Image of the front cover of the Avatar: The Ultimate Pop-Up Book by Matthew Reinhart with illustrations by Rodrigo Tannus that features colored images of several Na'vi, a banshee, a titanothere hammerhead and several other creatures.

A World That Rises Off the Page

The world of Avatar is one that fans never stop exploring, through the films, through Pandora – The World of Avatar at Disney's Animal Kingdom, through games like Avatar: Frontier of Pandora, comics, and merchandise. Avatar: The Ultimate Pop-Up Book adds something new to the Avatar universe: Pandora, in your hands.

"I wanted to make an immersive book," Reinhart says. "Something that's special and almost magical that happens right before readers' eyes with real paper and real mechanics." There's no screen, no processor, no digital rendering. Just paper, folded and cut with extraordinary precision, expanding when you open the page and resting when you close it. "The cool part is that the reader is in charge of making the magic happen and then making it go away at the same time."

Reinhart also thinks about what a pop-up book can do for readers who might not otherwise pick one up. He didn't read much as a kid, and he suspects pop-up books would have changed that. "Pop-up books pull in a reader," he says. "You see this huge thing on the page, it's really exciting." And maybe, having been pulled in, they stay a little longer and come away wanting to make something of their own. "I hope that people can look at what I do and be excited about creating things on their own. My job is basically glorified arts and crafts, but you can learn this too. It just takes effort and practice."

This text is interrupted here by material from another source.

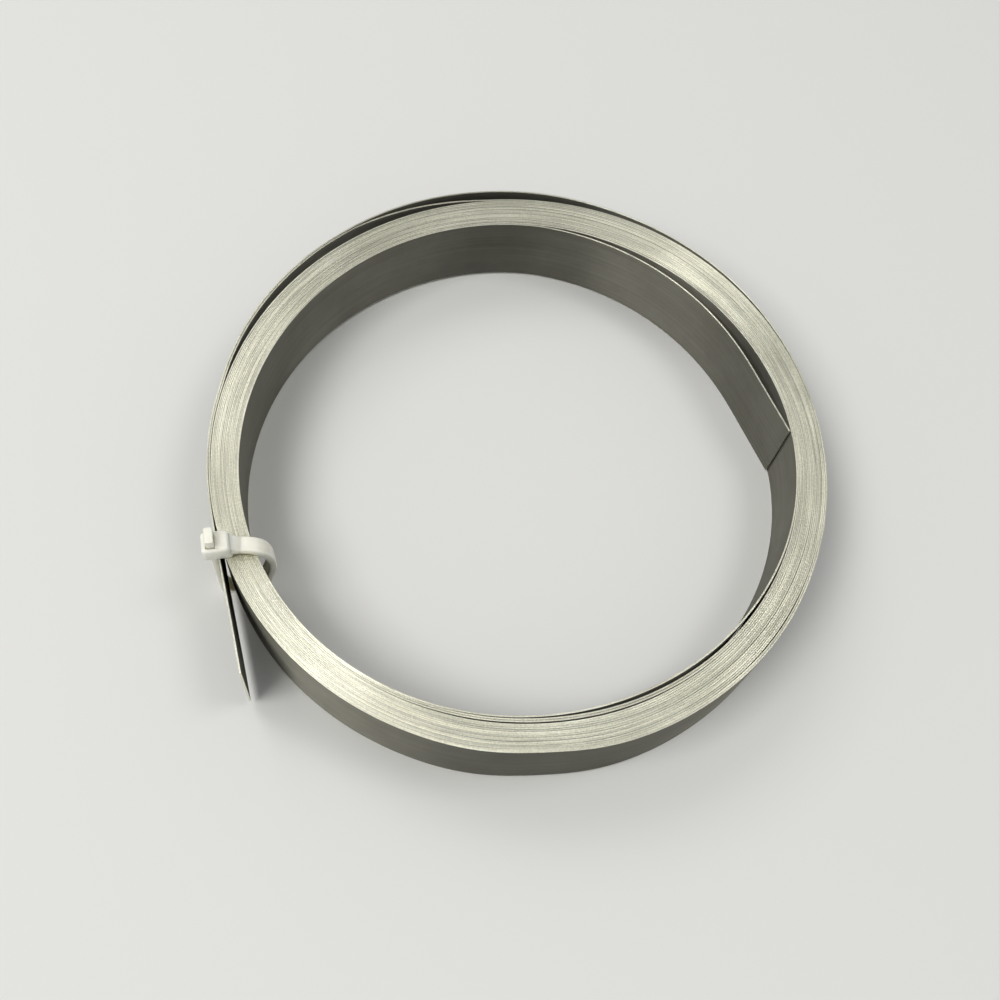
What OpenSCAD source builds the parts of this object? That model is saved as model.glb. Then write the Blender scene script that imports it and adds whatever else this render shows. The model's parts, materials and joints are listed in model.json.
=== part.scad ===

At its core, what Reinhart wants is simple. "I want readers to have that same sort of excitement and inspiration," he says, "to feel like something that seems impossible can happen in reality, right before their eyes." With Avatar: The Ultimate Pop-Up Book, Matthew Reinhart continues the work that James Cameron began, finding a new way to make Pandora feel like somewhere you can actually go that just so happens to fit in your hands.

Avatar: The Ultimate Pop-Up Book is available now from Insight Editions. Open its pages, and let Pandora rise.